Çağrı TV şu anda kardeşlerimizin önünde böyle bir kapı açmış ve böyle bir imkan sunmuştur.
Başta bizzat kendilerini bu davaya adayabilme, sahip oldukları imkanları bu davanın hizmetine sunabilmek, sahip oldukları yeteneklerini, akıllarını ve hünerlerini bu davaya adayabilme imkanı.
Unutmayınız ki, o üç kişiyi dörtleyecek kişiler mutlaka ve mutlaka çıkacaktır. Fakat biz istiyoruz ki birileri erken davransın, özellikle bu üç kişiye yakından şahid olanlar, yola çıkan bu üç kişiyi iyi tanıyanlar orta yere çıksınlar. Çağrı TV üzerinde yoğunlaşsınlar, diğer yüzlerce tv kanalıyla kıyaslasınlar, şu anda nelere ihtiyaç duyulduğunu tesbit etmeye çalışsınlar.
Belki kardeşlerimiz benim sekmeden uçmaya çalıştığımı, aceleci olduğumu söyleyecekler fakat, açıkça belirteyim ki, şu anda Çağrı TV`yi izlerken gözümün önünden neler geçiyor biliyor musunuz?
En kısa zamanda Batman, Van, Mardin, Şanlıurfa, Adana ve Gaziantep`te canlı yayın stüdyolarının kurulması gerektiğine inanıyorum.
Gelelim İstanbul ayağına. Yakın zamanda göreceksiniz ki, İstanbul için bırakınız bir canlı yayın stüdyosunu, Çağrı TV`den ayrıca müstakil bir TV kanalının elzem olduğunu anlayacaksınız.

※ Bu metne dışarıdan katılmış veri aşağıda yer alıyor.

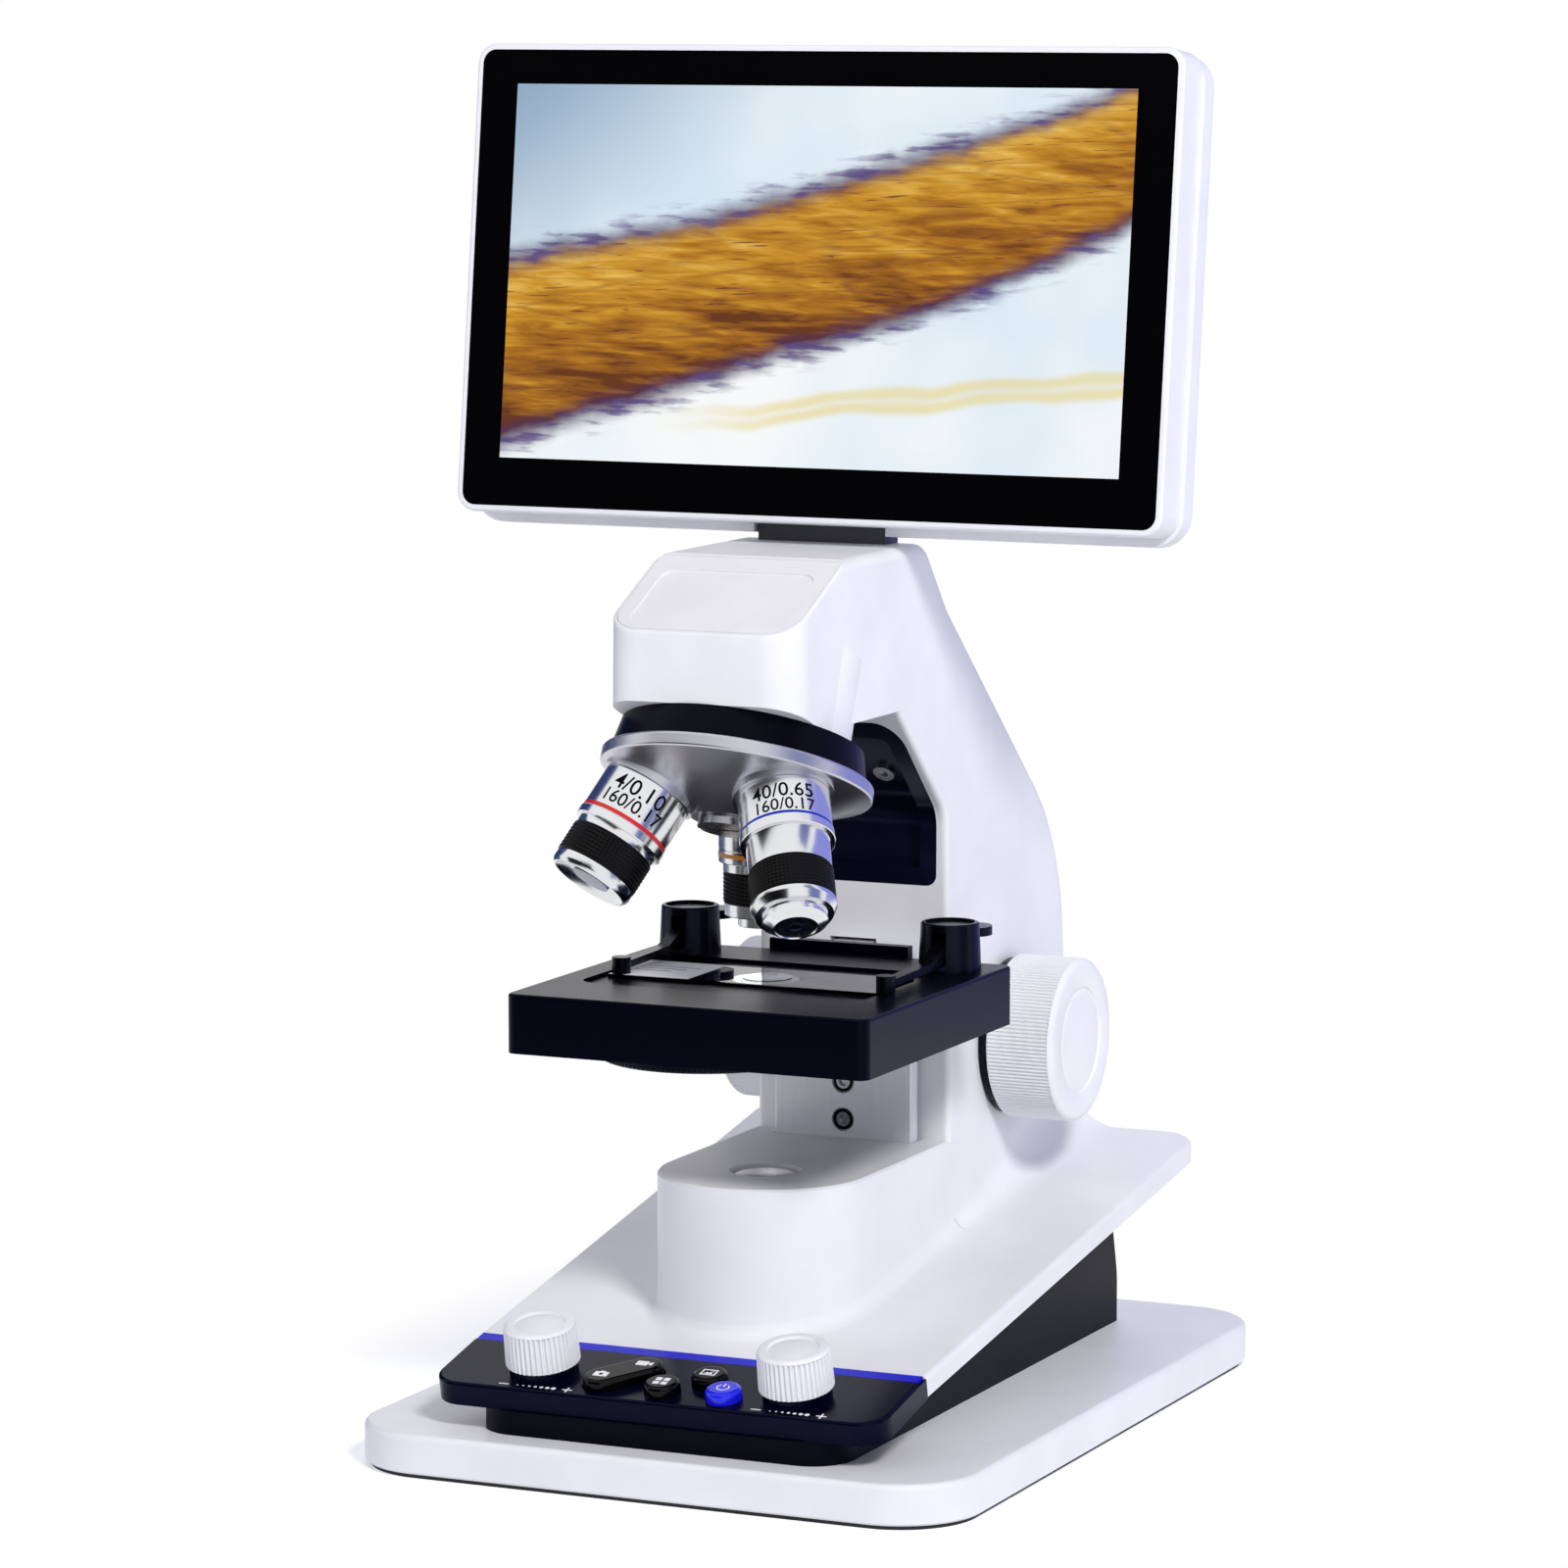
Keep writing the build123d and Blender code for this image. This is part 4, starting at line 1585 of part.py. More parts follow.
with BuildPart() as monitor_rear_shell:
    with BuildSketch(depth(BEZEL_DEPTH)):
        with Locations((0, SHELL_MIDDLE)):
            RectangleRounded(SHELL_WIDTH, SHELL_TOP - SHELL_BOTTOM, SHELL_CORNER)
    extrude(amount=BEZEL_DEPTH - SHELL_DEPTH)
    fillet(faces().sort_by(Axis((0, 0, 0), SCREEN.z_dir))[0].edges(), SHELL_EDGE)
    with BuildSketch(depth(BEZEL_DEPTH)):
        with Locations((0, -GLASS_DROP)):
            RectangleRounded(BEZEL_WIDTH - 2 * SHELL_WALL, BEZEL_HEIGHT - 2 * SHELL_WALL, GLASS_CORNER)
    extrude(amount=BEZEL_DEPTH - SHELL_DEPTH + SHELL_WALL, mode=Mode.SUBTRACT)
    # cheeks and the walls of the bay that takes the neck
    with BuildSketch(depth(BEZEL_DEPTH)):
        for side in (-1, 1):
            with Locations((side * (BAY_HALF + CHEEK_WIDTH / 2), (SHELL_BOTTOM + BAY_TOP_V + 1) / 2)):
                Rectangle(CHEEK_WIDTH, BAY_TOP_V - SHELL_BOTTOM - 1)
        with Locations((0, BAY_TOP_V + BAY_WALL / 2)):
            Rectangle(2 * (BAY_HALF + CHEEK_WIDTH), BAY_WALL)
    extrude(amount=BEZEL_DEPTH - SHELL_DEPTH + SHELL_WALL / 2)
    with BuildSketch(depth(BEZEL_DEPTH)):
        with Locations((0, (SHELL_BOTTOM - 1 + BAY_TOP_V) / 2)):
            Rectangle(2 * BAY_HALF, BAY_TOP_V - SHELL_BOTTOM + 1)
    extrude(amount=BEZEL_DEPTH - SHELL_DEPTH, mode=Mode.SUBTRACT)
    with BuildSketch(depth(BEZEL_DEPTH)):
        with Locations((0, (BAY_FRONT_BOTTOM_V + BAY_TOP_V + BAY_WALL) / 2)):
            Rectangle(2 * (BAY_HALF + CHEEK_WIDTH), BAY_TOP_V + BAY_WALL - BAY_FRONT_BOTTOM_V)
    extrude(amount=BEZEL_DEPTH - BAY_FRONT_DEPTH)
    with BuildSketch(Plane.YZ.offset(-BAY_HALF - PIN_GRIP)):
        with Locations((HINGE_Y, HINGE_Z)):
            Circle(HINGE_PIN_R + RUN / 2)
    extrude(amount=2 * (BAY_HALF + PIN_GRIP), mode=Mode.SUBTRACT)
    with BuildSketch(depth(BEZEL_DEPTH)):
        with Locations(*MONITOR_SCREWS):
            Circle(POST_R)
    extrude(amount=BEZEL_DEPTH - SHELL_DEPTH + SHELL_WALL / 2)
    with BuildSketch(depth(BEZEL_DEPTH)):
        with Locations(*MONITOR_SCREWS):
            Circle(SCREW_HOLE_R)
    extrude(amount=BEZEL_DEPTH - SHELL_DEPTH, mode=Mode.SUBTRACT)
    with BuildSketch(depth(SHELL_DEPTH)):
        with Locations(*MONITOR_SCREWS):
            Circle(SCREW_HEAD_R + AIR)
    extrude(amount=SCREW_SINK, mode=Mode.SUBTRACT)
    with BuildSketch(depth(SHELL_DEPTH)):
        with Locations(*VENTS):
            SlotOverall(VENT_LENGTH, VENT_WIDTH)
    extrude(amount=SHELL_WALL, mode=Mode.SUBTRACT)

with BuildPart() as hinge_pin:
    with BuildSketch(Plane.YZ.offset(-BAY_HALF - PIN_GRIP + STACK)):
        with Locations((HINGE_Y, HINGE_Z)):
            Circle(HINGE_PIN_R)
    extrude(amount=2 * (BAY_HALF + PIN_GRIP - STACK))

with BuildPart() as screen_neck:
    with BuildSketch(Plane.XY.offset(NECK_BOTTOM)):
        with Locations((0, HINGE_Y)):
            Rectangle(2 * NECK_HALF, NECK_THICK)
    extrude(amount=HINGE_Z - NECK_BOTTOM)
    with BuildSketch(Plane.YZ.offset(-NECK_HALF)):
        with Locations((HINGE_Y, HINGE_Z)):
            Circle(NECK_THICK / 2)
    extrude(amount=2 * NECK_HALF)
    with BuildSketch(Plane.XY.offset(NECK_BOTTOM)):
        with Locations((0, (NECK_FOOT_Y + HINGE_Y) / 2)):
            Rectangle(2 * NECK_FOOT_HALF, HINGE_Y - NECK_FOOT_Y)
    extrude(amount=HEAD_TOP - WALL - NECK_BOTTOM)
    with BuildSketch(Plane.YZ.offset(-NECK_HALF)):
        with Locations((HINGE_Y, HINGE_Z)):
            Circle(HINGE_PIN_R + RUN)
    extrude(amount=2 * NECK_HALF, mode=Mode.SUBTRACT)

# ---------------------------------------------------------------- screws
def seat(plane, x, y):
    """Plane square to a screw whose head stands at this spot of a plane."""
    return Plane(origin=plane.from_local_coords(Vector(x, y, 0)), x_dir=plane.x_dir, z_dir=plane.z_dir)


BELOW_BASE = Plane(origin=(0, 0, BASE_SCREW_SEAT), x_dir=(1, 0, 0), z_dir=(0, 0, -1))
PLATE_FACE = Plane.XZ.offset(-PLATE_FRONT - SCREW_SINK)
MONITOR_BACK = Plane(
    origin=depth(SHELL_DEPTH - SCREW_SINK).origin,
    x_dir=SCREEN.x_dir,
    z_dir=SCREEN.z_dir * -1,
)
body_seats = [seat(BELOW_BASE, x, -y) for x, y in BASE_SCREWS]
body_seats += [seat(BACK.offset(-SCREW_SINK), x, v) for x, v in REAR_SCREWS]
body_seats.append(ARCH_SLOPE.offset(-INSERT_RECESS))
SCREW_SETS = {
    "body_screws": (body_seats, SCREW_LENGTH),
    "slide_plate_screws": ([seat(PLATE_FACE, 0, z) for z in HEX_SCREW_Z], SCREW_LENGTH),
    "monitor_screws": ([seat(MONITOR_BACK, x, -v) for x, v in MONITOR_SCREWS], MONITOR_SCREW_LENGTH),
}
screw_parts = {}
for name, (seats, length) in SCREW_SETS.items():
    with BuildPart() as screw_set:
        for plane in seats:
            with BuildSketch(plane):
                Circle(SCREW_HEAD_R)
            extrude(amount=SCREW_HEAD_HEIGHT)
            with BuildSketch(plane):
                Circle(SCREW_R)
            extrude(amount=-length)
            with BuildSketch(plane.offset(SCREW_HEAD_HEIGHT)):
                RegularPolygon(SCREW_SOCKET_R, 6)
            extrude(amount=-SCREW_SOCKET_DEPTH, mode=Mode.SUBTRACT)
    screw_parts[name] = screw_set

# ---------------------------------------------------------------- pieces
PIECES = {
    "base_plate": base_plate,
    "base_pad": base_pad,
    "base_riser": base_riser,
    "main_board": main_board,
    "battery_pack": battery_pack,
    "body_shell": body_shell,
    "top_cover": facet_cover,
    "rear_cover": rear_cover,
    "arm_insert": arch_insert,
    "port_socket": port_socket,
    "illuminator_lens": lamp_lens,
    "led_module": lamp_module,
    "camera_tube": camera_tube,
    "sensor_board": camera_board,
    "guide_rails": guide_rails,
    "focus_bushes": focus_bushes,
    "friction_rings": friction_rings,
    "nosepiece_ring": nosepiece_ring,
    "nosepiece_stud": turret_stud,
    "control_panel": control_panel,
    "panel_stripe": panel_stripe,
    "rotary_encoders": rotary_encoders,
    "button_board": button_board,
    "screen_neck": screen_neck,
    "turret_disc": turret_disc,
    "objective_lenses": objective_lenses,
    "stage_plate": stage_plate,
    "stage_carriage": stage_carriage,
    "slide_plate": slide_plate,
    "rack_carriage": focus_truck,
    "focus_rack": focus_rack,
    "iris_pivot": iris_pivot,
    "iris_disc": iris_disc,
    "microscope_slide": microscope_slide,
    "clip_posts": clip_posts,
    "focus_shaft": focus_shaft,
    "focus_knobs": focus_knobs,
    "rocker_button": rocker_button,
    "screen_glass": screen_glass,
    "monitor_bezel": monitor_bezel,
    "lcd_module": lcd_module,
    "display_board": display_board,
    "monitor_rear_shell": monitor_rear_shell,
    "hinge_pin": hinge_pin,
    **{"objective_" + name: piece for name, piece in objectives.items()},
    **{"grip_" + name: piece for name, piece in grips.items()},
    **clip_levers,
    **panel_knobs,
    **buttons,
    **screw_parts,
}

for name, piece in PIECES.items():
    piece.part.label = name
    export_step(piece.part, "parts/" + name + ".step")
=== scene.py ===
import itertools
import logging
import math
from dataclasses import dataclass
from enum import Enum
from typing import Any, Optional, Sequence

import bmesh
import bpy
from mathutils import Matrix, Vector


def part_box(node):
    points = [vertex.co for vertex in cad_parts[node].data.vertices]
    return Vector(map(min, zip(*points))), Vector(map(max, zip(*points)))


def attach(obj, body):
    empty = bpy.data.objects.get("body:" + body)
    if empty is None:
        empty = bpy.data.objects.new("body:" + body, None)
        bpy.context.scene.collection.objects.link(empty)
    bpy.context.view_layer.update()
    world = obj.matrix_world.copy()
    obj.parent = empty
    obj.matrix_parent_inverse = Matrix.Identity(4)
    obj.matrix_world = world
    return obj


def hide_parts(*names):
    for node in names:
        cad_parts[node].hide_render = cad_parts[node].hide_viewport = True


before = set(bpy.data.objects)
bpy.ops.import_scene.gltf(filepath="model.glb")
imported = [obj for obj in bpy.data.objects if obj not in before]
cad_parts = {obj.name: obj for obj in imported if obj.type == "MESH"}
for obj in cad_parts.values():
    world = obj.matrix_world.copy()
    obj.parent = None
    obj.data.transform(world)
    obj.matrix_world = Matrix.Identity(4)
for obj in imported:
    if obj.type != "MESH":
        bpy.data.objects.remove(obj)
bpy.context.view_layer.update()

MM = 0.001                              # metres in a millimetre
WELD = 1e-4                             # points closer than this, in millimetres, are one
FLUTE_STEPS = 4                         # points round a ring for each flute
Colour = tuple[float, float, float]
Pair = tuple[float, float]
Triple = tuple[float, float, float]
Material = bpy.types.Material

log = logging.getLogger("microscope")


# ---- shader maths
class Value:
    """A number in a shader tree: Python's operators on it add Math nodes."""

    def __init__(self, tree: "Tree", socket: Any) -> None:
        """Keeps the tree and the socket that carries the number."""
        self.tree = tree
        self.socket = socket

    def __add__(self, other: Any) -> "Value":
        """Sum."""
        return self.tree.math("ADD", self, other)

    __radd__ = __add__

    def __mul__(self, other: Any) -> "Value":
        """Product."""
        return self.tree.math("MULTIPLY", self, other)

    __rmul__ = __mul__

    def __sub__(self, other: Any) -> "Value":
        """Difference."""
        return self.tree.math("SUBTRACT", self, other)

    def __rsub__(self, other: Any) -> "Value":
        """Difference, with the plain number first."""
        return self.tree.math("SUBTRACT", other, self)

    def __truediv__(self, other: Any) -> "Value":
        """Quotient."""
        return self.tree.math("DIVIDE", self, other)

    def __rtruediv__(self, other: Any) -> "Value":
        """Quotient, with the plain number first."""
        return self.tree.math("DIVIDE", other, self)

    def __abs__(self) -> "Value":
        """Size without sign."""
        return self.tree.math("ABSOLUTE", self)

    def smooth(self, low: float, high: float) -> "Value":
        """A soft step from 0 at low to 1 at high."""
        inputs = {"Value": self, "From Min": low, "From Max": high}
        return self.tree.value("MapRange", inputs, interpolation_type="SMOOTHSTEP")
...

Ankara stüdyosu olmadan olmayacağını da.
Ve bütün bunlar için bu kutlu davayı dörtleyecek kişileri bekliyoruz.
Canlı yayın aracı bağışlayacak yiğitlerimizi,
Yeni stüdyolar için arsa bağışlayacak, her bir katın yapımını üstlenecek yiğitlerimizi bekliyoruz.
Dizilerimizi, filmlerimizi kendimiz yapabilmemiz için gereken imkanları sağlayacak yiğitlerimizi, veya bizzat yetenekleriyle kendisini adayacak kardeşlerimizi bekliyoruz.
Hepsinden de önemlisi, şu andan itibaren Çağrı TV ile aynı çizgide, aynı fotoğrafta görünmeye, birlikte olabilmeye çağırıyoruz.
Unutmayın ki Allah`ın izniyle davayı hedefine ulaştıracak üç kişi orta yerdedir, fakat kardeşlerimiz Afifi Kindi gibi pişman olmasınlar diye biz haberdar ediyoruz.